Two units of the hedge fund SAC Capital agreed to pay a total of $614 million to the Securities and Exchange Commission to settle insider trading charges.
But the SEC said that it may still be investigating individuals at the firm, which was founded by billionaire Steven A. Cohen.
The SEC said one unit, CR Intrinsic Investors, agreed to pay roughly $600 million in fines, because the fund made $275 million in "illegal profits or avoided losses" related to trading on inside information in the pharmaceuticals company Elan(ELN).
Another unit of SAC, Sigma Capital, will pay the SEC $14 million for trading "based on nonpublic information" from the financial results of Dell(DELL) and Nvidia(NVDA), according to the SEC's complaint.
The $600 million settlement is the largest settlement in the SEC's history for insider trading. The next largest insider trading penalty was the $92.8 million that billionaire hedge fund manager Raj Rajarathnam paid to settle charges for "widespread insider trading" in 2011, according to the SEC.

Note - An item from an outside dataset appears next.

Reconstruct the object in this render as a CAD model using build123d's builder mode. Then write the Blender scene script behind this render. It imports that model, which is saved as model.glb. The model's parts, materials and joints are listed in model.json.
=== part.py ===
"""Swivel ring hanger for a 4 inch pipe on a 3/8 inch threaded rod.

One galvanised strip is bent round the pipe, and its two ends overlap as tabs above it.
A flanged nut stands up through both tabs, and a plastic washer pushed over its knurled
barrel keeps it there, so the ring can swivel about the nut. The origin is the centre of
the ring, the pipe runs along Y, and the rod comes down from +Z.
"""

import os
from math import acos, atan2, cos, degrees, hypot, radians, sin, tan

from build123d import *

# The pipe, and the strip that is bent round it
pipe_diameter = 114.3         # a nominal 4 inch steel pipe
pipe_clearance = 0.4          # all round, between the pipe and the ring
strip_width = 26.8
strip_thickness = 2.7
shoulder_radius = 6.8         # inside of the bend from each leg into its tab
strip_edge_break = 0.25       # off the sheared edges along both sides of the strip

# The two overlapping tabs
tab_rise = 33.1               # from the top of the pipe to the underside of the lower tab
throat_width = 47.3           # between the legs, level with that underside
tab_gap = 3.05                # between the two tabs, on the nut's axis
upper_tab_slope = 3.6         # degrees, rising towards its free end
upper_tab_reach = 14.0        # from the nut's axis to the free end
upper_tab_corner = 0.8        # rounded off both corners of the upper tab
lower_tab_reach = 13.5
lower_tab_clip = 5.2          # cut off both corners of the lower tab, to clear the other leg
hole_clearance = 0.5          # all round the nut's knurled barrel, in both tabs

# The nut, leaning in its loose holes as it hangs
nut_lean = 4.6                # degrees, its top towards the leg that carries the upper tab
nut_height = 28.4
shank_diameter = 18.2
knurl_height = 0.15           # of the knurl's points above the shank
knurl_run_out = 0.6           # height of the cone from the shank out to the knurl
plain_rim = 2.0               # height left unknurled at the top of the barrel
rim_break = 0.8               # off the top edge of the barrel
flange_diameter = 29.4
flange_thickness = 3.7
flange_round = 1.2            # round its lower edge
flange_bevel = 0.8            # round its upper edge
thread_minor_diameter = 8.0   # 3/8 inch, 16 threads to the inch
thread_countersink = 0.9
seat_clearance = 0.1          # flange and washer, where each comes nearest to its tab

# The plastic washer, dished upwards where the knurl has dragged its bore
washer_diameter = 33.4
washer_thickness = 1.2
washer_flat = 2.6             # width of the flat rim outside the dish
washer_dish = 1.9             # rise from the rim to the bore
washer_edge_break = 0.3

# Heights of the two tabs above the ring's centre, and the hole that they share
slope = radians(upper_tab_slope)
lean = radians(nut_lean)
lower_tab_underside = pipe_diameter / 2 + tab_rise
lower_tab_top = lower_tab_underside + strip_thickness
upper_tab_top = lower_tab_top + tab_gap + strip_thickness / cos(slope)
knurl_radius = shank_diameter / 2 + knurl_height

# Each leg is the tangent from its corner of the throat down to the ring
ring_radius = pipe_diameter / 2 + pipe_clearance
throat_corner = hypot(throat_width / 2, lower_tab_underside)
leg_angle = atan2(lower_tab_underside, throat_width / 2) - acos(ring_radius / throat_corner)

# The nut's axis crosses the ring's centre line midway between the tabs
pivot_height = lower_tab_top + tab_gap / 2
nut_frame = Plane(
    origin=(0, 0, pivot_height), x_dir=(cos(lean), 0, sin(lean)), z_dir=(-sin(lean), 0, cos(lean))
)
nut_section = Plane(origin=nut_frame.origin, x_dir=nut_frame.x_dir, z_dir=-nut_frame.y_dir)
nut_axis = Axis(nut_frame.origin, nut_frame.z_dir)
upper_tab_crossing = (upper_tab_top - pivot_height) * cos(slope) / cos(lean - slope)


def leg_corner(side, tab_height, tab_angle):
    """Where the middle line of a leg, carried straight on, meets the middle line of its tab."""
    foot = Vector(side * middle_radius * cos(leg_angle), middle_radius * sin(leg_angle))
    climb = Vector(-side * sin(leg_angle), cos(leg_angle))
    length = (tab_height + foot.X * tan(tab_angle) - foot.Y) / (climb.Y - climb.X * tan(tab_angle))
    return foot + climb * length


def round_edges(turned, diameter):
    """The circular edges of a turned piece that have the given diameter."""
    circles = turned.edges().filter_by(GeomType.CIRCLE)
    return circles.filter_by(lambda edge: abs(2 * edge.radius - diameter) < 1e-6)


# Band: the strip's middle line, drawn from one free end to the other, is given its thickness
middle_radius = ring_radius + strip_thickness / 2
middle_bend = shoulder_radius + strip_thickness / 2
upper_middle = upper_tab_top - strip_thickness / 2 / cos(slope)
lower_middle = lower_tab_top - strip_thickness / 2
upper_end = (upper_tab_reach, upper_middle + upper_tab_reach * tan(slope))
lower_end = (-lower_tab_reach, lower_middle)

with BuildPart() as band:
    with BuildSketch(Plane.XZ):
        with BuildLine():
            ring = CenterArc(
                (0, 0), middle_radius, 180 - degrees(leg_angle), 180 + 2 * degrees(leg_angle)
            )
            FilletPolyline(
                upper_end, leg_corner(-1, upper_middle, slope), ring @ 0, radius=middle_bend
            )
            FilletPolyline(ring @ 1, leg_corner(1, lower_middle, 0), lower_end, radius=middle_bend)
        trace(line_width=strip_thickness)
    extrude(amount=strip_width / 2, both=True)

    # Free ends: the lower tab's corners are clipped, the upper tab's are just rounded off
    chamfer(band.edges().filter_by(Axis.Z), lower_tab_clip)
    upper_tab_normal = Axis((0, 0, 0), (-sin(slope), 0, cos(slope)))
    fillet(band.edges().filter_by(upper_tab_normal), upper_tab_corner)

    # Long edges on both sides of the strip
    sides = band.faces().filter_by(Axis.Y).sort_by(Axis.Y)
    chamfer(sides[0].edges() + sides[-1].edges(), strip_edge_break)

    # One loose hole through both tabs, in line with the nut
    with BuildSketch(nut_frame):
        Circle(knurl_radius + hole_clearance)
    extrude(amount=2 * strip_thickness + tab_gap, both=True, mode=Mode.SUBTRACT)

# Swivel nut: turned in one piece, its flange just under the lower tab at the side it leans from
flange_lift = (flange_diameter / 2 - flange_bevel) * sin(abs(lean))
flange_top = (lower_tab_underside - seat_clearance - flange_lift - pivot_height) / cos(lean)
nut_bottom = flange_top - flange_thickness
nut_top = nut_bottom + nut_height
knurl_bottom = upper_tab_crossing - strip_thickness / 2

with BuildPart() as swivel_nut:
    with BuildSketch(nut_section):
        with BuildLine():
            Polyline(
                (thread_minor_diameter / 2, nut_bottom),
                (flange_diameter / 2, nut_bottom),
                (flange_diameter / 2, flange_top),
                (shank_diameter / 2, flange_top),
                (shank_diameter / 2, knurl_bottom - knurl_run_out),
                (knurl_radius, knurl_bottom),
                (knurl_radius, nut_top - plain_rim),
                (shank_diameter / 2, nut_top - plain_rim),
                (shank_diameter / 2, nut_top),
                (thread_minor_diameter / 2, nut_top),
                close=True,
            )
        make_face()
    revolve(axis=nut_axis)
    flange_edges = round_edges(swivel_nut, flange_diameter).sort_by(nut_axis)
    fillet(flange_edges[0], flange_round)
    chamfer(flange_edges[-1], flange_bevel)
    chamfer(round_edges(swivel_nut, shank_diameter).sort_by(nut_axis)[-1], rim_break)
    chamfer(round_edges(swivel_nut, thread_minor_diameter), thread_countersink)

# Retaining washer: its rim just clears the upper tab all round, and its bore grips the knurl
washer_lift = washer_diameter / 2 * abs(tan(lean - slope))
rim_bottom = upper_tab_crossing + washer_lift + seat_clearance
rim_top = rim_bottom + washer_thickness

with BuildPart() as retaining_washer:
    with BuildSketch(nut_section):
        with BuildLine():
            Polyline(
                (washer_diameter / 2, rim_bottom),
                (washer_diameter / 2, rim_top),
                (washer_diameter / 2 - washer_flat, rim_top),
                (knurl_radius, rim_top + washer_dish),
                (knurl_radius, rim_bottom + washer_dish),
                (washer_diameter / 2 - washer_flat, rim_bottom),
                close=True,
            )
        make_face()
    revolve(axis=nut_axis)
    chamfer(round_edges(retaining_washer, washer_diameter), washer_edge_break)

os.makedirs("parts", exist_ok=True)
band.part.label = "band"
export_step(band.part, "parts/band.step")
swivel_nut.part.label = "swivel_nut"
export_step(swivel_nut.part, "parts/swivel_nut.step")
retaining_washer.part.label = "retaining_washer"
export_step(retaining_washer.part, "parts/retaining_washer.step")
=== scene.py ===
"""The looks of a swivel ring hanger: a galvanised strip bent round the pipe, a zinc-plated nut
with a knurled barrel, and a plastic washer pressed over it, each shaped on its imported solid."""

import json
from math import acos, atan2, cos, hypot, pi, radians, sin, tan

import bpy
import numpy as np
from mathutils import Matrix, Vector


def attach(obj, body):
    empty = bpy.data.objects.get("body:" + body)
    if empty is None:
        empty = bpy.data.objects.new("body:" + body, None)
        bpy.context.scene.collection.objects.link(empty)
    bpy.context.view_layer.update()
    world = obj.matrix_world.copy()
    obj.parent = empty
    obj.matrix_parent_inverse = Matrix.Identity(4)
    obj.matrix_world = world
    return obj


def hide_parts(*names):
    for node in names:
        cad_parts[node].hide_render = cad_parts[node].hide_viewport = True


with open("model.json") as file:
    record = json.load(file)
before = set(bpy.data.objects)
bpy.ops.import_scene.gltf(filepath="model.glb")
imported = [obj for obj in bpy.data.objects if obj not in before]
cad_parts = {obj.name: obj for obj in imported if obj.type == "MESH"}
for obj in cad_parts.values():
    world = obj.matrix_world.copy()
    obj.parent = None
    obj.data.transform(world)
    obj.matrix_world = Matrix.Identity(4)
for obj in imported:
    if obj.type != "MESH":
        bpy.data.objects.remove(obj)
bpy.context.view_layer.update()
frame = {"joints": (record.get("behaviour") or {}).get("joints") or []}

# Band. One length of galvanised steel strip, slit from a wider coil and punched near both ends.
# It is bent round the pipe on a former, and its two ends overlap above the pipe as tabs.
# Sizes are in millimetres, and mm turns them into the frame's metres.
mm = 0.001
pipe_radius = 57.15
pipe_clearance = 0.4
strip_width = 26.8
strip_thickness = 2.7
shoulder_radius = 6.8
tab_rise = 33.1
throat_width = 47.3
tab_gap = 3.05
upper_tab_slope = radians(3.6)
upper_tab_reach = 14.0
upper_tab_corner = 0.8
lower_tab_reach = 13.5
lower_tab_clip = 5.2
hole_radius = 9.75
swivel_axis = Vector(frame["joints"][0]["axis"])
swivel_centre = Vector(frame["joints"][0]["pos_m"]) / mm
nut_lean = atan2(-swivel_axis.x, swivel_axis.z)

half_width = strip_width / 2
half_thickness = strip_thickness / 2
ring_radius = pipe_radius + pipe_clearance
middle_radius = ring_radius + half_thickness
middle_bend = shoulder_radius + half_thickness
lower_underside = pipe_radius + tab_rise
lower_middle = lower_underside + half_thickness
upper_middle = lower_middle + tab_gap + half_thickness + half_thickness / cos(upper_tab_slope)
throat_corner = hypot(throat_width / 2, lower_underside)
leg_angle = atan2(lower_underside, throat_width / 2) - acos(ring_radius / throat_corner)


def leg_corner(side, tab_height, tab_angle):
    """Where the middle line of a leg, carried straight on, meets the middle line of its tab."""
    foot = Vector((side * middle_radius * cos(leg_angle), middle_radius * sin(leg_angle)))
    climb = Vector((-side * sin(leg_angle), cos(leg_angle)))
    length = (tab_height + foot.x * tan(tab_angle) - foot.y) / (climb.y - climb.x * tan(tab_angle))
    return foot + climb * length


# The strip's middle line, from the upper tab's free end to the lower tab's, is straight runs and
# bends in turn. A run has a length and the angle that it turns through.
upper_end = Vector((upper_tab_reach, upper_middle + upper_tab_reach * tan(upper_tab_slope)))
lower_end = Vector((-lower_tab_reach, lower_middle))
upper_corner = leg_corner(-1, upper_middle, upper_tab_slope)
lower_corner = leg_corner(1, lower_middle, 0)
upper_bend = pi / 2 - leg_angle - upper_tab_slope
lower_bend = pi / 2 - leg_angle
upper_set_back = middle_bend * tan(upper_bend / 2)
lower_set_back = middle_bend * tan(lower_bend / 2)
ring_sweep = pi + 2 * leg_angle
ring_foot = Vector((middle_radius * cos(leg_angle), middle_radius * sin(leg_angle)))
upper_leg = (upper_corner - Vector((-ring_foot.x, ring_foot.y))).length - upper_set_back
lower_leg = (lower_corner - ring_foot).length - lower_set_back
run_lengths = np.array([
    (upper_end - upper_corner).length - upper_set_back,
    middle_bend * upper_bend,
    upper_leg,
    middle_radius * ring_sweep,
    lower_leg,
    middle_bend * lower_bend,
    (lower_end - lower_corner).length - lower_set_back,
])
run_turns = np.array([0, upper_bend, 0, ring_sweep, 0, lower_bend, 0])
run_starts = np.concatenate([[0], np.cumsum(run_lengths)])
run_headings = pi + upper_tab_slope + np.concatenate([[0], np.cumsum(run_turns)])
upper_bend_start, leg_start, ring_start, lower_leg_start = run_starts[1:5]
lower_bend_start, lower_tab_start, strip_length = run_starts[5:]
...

Junk bond king Michael Milken paid $400 million in 1990 to settle charges that went beyond insider trading and included stock market manipulation, margin violations and defrauding Drexel Burnham Lambert customers.

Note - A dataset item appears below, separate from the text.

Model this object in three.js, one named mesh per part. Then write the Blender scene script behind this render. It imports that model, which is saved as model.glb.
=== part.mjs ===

On a call with reporters, SEC Acting Enforcement Director George Canellos said these settlements end all "pending cases" against SAC.

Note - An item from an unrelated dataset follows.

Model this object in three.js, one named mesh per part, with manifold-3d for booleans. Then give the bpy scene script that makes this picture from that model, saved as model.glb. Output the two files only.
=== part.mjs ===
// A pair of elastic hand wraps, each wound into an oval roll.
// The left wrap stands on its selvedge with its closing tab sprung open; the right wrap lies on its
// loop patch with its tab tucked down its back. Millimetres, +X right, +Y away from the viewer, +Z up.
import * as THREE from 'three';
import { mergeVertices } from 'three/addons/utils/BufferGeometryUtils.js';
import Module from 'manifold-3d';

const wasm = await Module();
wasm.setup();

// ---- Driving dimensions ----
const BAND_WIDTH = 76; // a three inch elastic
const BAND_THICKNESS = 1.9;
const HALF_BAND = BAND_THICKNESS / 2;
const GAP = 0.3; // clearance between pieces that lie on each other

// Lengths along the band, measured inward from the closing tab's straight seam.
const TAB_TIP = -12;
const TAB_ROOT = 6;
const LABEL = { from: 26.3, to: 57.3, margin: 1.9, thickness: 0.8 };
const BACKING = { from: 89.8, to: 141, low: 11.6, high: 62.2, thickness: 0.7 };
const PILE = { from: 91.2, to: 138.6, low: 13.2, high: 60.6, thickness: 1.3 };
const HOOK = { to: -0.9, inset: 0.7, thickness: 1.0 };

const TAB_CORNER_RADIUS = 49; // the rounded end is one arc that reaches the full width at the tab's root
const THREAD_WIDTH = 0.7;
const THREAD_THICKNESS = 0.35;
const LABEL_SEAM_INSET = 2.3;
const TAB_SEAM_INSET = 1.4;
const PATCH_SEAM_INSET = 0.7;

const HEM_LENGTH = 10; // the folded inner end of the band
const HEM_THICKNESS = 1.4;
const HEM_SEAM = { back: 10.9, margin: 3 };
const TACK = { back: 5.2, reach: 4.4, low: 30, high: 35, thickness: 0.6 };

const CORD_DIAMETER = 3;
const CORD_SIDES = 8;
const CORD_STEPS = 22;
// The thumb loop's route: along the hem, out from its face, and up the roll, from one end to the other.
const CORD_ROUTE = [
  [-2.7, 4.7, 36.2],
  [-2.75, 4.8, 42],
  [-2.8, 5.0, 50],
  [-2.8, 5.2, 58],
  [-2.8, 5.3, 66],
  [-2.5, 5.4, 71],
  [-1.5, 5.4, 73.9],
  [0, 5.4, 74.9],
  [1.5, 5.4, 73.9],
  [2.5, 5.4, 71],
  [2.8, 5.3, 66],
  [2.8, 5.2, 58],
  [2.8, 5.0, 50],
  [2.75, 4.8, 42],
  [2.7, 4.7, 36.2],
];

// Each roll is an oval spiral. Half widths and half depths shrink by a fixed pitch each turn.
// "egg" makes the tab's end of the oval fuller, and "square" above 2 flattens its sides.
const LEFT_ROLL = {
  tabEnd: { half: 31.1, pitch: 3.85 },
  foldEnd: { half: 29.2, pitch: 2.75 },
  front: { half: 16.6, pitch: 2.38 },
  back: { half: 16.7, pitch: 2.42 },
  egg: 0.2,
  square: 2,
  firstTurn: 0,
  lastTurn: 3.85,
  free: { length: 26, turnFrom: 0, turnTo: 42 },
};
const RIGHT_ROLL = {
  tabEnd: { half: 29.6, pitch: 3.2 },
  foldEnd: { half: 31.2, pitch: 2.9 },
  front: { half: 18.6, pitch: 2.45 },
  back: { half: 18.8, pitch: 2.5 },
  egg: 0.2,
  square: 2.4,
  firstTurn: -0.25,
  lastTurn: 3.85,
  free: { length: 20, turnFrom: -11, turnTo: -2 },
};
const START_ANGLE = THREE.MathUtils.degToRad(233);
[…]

"This settlement is a substantial step toward resolving all outstanding regulatory matters and allows the firm to move forward with confidence," SAC Capital wrote in a statement.
Still, other cases are pending against individuals at these firms. Both the SEC and the U.S. Attorney for the Southern District of New York have civil and criminal cases pending against CR Intrinsic portfolio manager Mathew Martoma.
An SEC official said that this settlement does not preclude any further actions against other individuals at these funds, including Cohen.
Canellos praised his staff for piecing together this case using a " jeweler's eye for evidence" by digging through trading records, phone records, flight logs and examining trading patterns.
He specifically noted that no wire taps were used to build out the evidence.
According to the SEC's complaint, CR Intrinsic executed the trades using inside information in July 2008 "ahead of what would be a negative announcement involving the clinical trial results for an Alzheimer's drug being jointly developed by Elan and Wyeth."
Dr. Sidney Gilman, a professor of neurology at the University of Michigan Medical School, helped oversee the trial and gave Martoma the results more than a week ahead of the public announcement.
CR Intrinsic and other units of SAC quickly sold roughly $700 million in Elan and Wyeth shares and then took bets against both companies by buying short positions that they eventually sold for $960 million after the trial announcement.
Federal regulators have been circling SAC Capital for years.
Since its founding in 1992, SAC has rewarded its investors with annualized returns of more than 25%. In 2012, SAC logged gains of 13%, according to a source familiar with the fund's performance.
Still, many big investors have chosen to redeem money from SAC lately because of the insider trading charges. In mid February, investors redeemed roughly $1.68 billion. As of January 1, 2013, SAC managed $15 billion. Of that, $8 billion is from employees, mostly Cohen's.
Citigroup(C) removed $187 million of client funds out of SAC earlier this year.
Morgan Stanley(MS) still has $180 million tied up with SAC, according to a source. A bank spokesperson declined to comment. Morgan Stanley has a bigger incentive to stay with SAC than most of its other clients. The bank is one of five so-called prime brokers that provide SAC with lucrative support services. The other four prime brokers do not invest with SAC though.